Higher values are better.

For example, suppose you have emails that have been labeled as spam or not spam. 90% of your data is not spam and 10% of your data is spam. You have "trained" a model that ignores the content of the email and just predicts everything is not spam.

This model has good precision because it correctly predicts an email to be non spam 90% of the time. However, it has poor recall because it will never correctly label spam emails. Precision usually increases at the expense of recall and recall usually increases at the expense of precision.
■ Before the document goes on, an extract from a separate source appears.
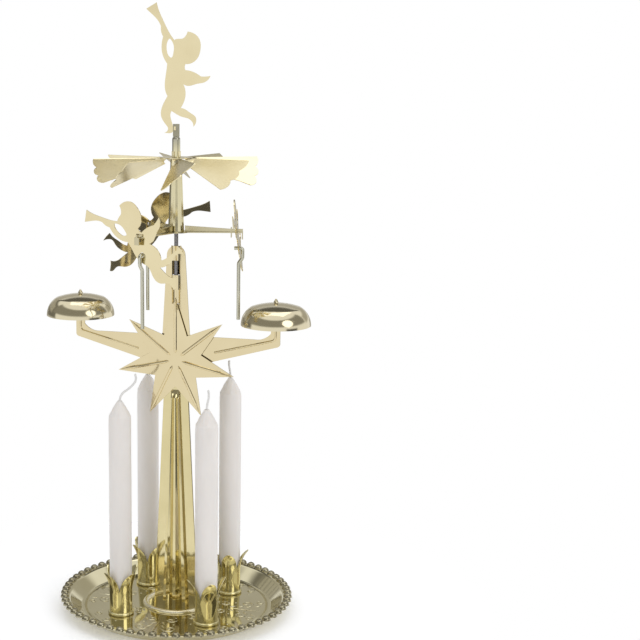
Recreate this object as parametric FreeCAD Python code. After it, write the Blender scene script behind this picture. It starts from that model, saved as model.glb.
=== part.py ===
import FreeCAD, Part
import math
import os

# Angel chime carousel: four candles stand on a round tray, and the warm air above them turns a
# fan on a needle. Three flying angels ride round under the fan, and the rods that hang from
# them tap two bells on the arms of the stand. A fourth angel stands on top.
#
# Millimetres, +Z up. The origin is at the bottom of the tray, on the axis of the needle. The
# star on the stand faces -Y, and the arms of the stand lie along X.
# A name that ends in share or shares holds shares of the named sizes that it is used with.

Vector = FreeCAD.Vector
UP = Vector(0, 0, 1)
ALONG_X = Vector(1, 0, 0)
TOWARDS_FRONT = Vector(0, -1, 0)
CENTRE = Vector(0, 0, 0)

# Clearances, and the overrun that every cut shares
fit_gap = 0.05
seat_gap = 0.1
free_gap = 0.3
cut_overrun = 1.0

# Tray
tray_sheet = 0.5
tray_floor_height = 1.5
tray_cup_gap = 7.75
tray_foot_width = 2.5
tray_wall_width = 6.5
tray_rim_width = 4.5
tray_rim_height = 6.8
bead_radius = 2.2
bead_count = 64
ring_pillar_gap = 2.3
ring_width = 3.2
ring_height = 1.5
rim_lip_share = 0.25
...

People often optimize for F1 as a way to find a happy balance between precision and recall.

Evaluation Metrics for Numeric Outcomes

The following evaluation metrics are used for numeric outcomes:

  • Mean absolute error is the average of the error between the prediction and the observed outcome.
  • Root mean squared error is a similar measure of error, except bad predictions are weighted more than close predictions.
  • R2 is a measure of how closely observed outcomes fit the predictions based on variation explained by the model.
  • Explained variance is measure related to R2 of how much of the error between prediction and observed outcome is explained by the model

Lower values are better.

Predictions Dataset

By default, 20% of the input data source is used to evaluate the model. The predictions generated during model evaluation are saved. You can explore the predictions dataset by using SQL to get a better understanding of how the model behaves and identify possible feature cleaning to improve the model. For example, suppose you notice that house price predictions are farther off when the number of bedrooms is unknown. You could clean up the data by finding data points with missing bedroom counts and fill in with a reasonable guess, such as the average number of bedrooms. Then, train another model to see if it performs better.